• Plans for 15,000 new homes and £2.8bn of development (Brave new wave of regeneration washes along Poole’s waterfront, 29 May, p50) relate to the entire Bournemouth, Christchurch and Poole council area, not just Poole or Poole harbour as we suggested. The council has set aside £50m to accelerate growth, but only £8m of that is for the FuturePlaces regeneration company, not the whole amount. And the Building Better, Building Beautiful commission was formed in 2018, not 2013.
• An article said “the General Medical Council refuses to allow forensic and legal medicine to become a specialisation”. It is the UK Medical Education Reference Group that has responsibility for considering applications for speciality status and that turned down the request; if UKMERG did endorse a new specialty, it would be for the health secretary to decide on approval (Strangulation: battle to shine a light on Britain’s ‘private’ crime epidemic, 29 May, p36).

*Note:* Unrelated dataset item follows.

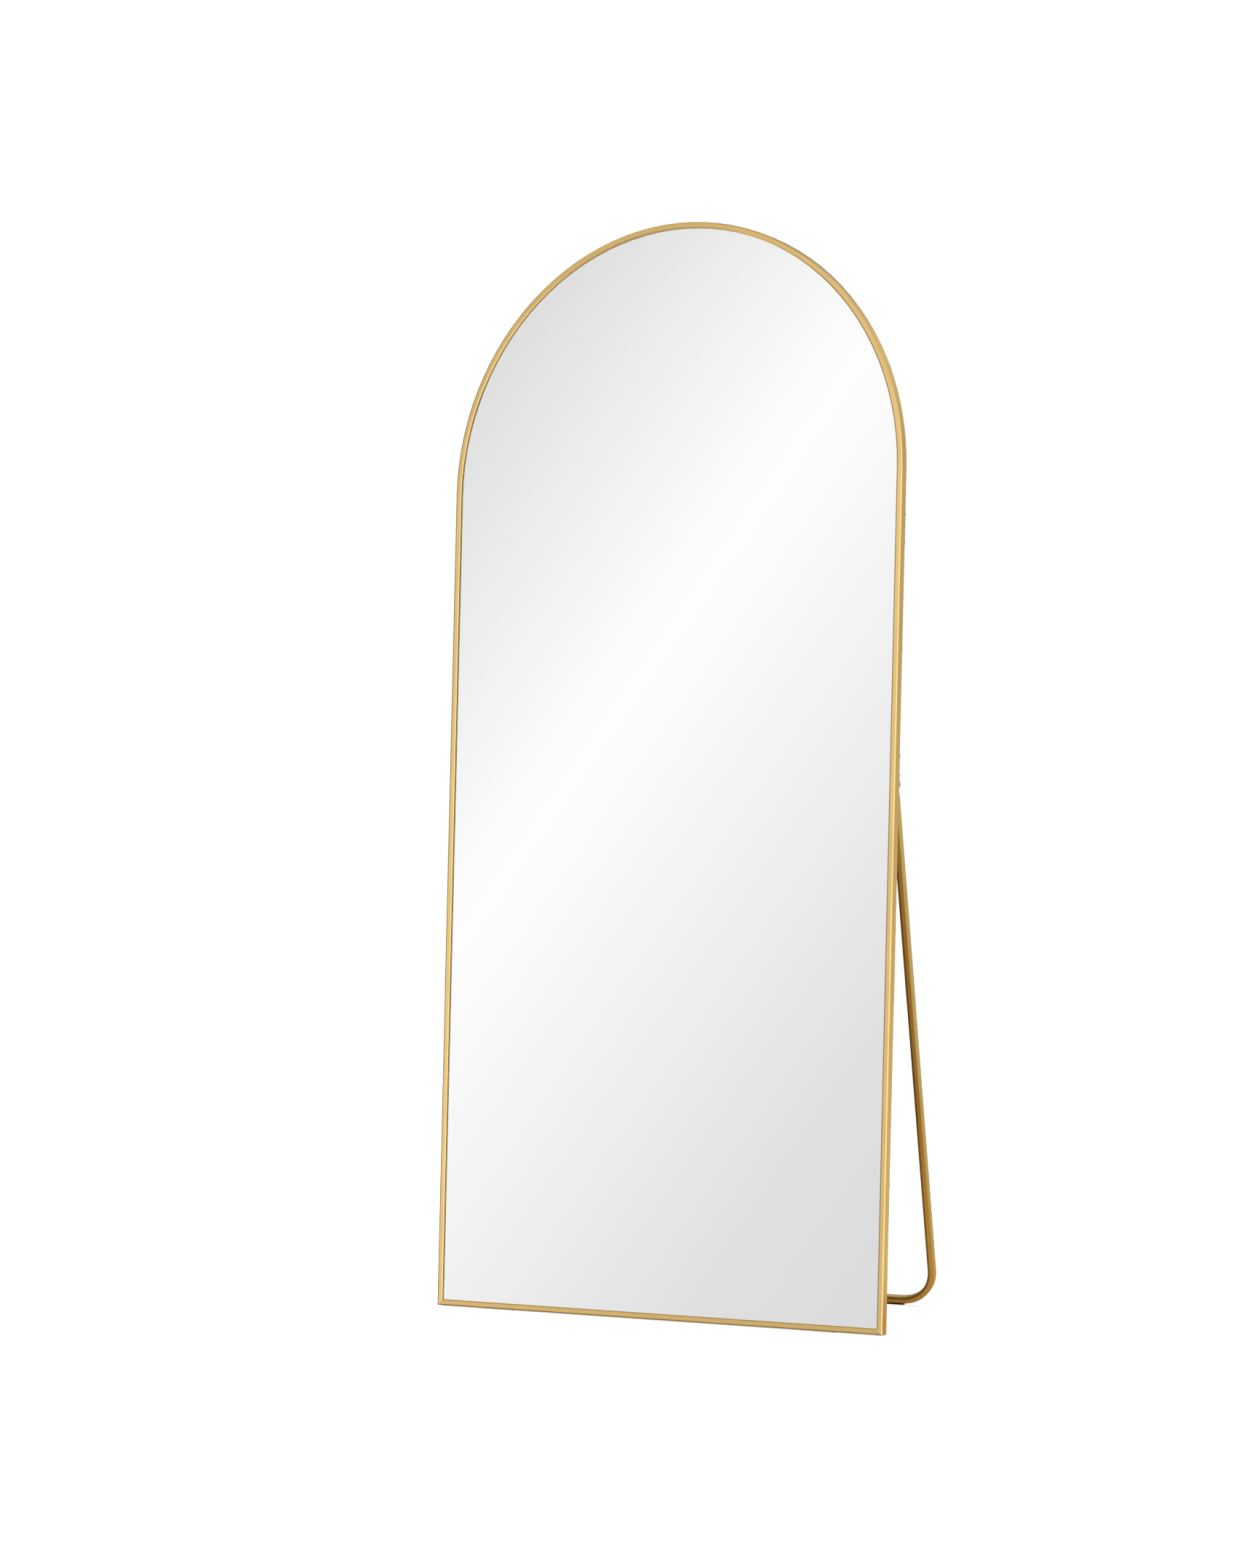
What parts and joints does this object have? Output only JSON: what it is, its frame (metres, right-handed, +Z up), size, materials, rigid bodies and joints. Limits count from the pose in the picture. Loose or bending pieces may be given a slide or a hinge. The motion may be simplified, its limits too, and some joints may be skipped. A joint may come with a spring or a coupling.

• JD Group’s shares fell by 6%, not 18%, after the departure of Peter Cowgill (The high-flying king of trainers loses his crown – leaving JD with big shoes to fill, 29 May, p51).
• We said that Tudor monarchs ordered copies of Irish financial records to be stored in London; in fact it was from the late 13th century, in the Plantagenet era, that this requirement came into force (Seven centuries of Irish archives reborn from ashes of civil war bombardment, 22 May, p28).
• A review column said that Boris Johnson had called Keir Starmer “Severe Korma” in parliament; he actually called him “Sir Beer Korma” (Do all speak at once, 29 May, New Review, p37).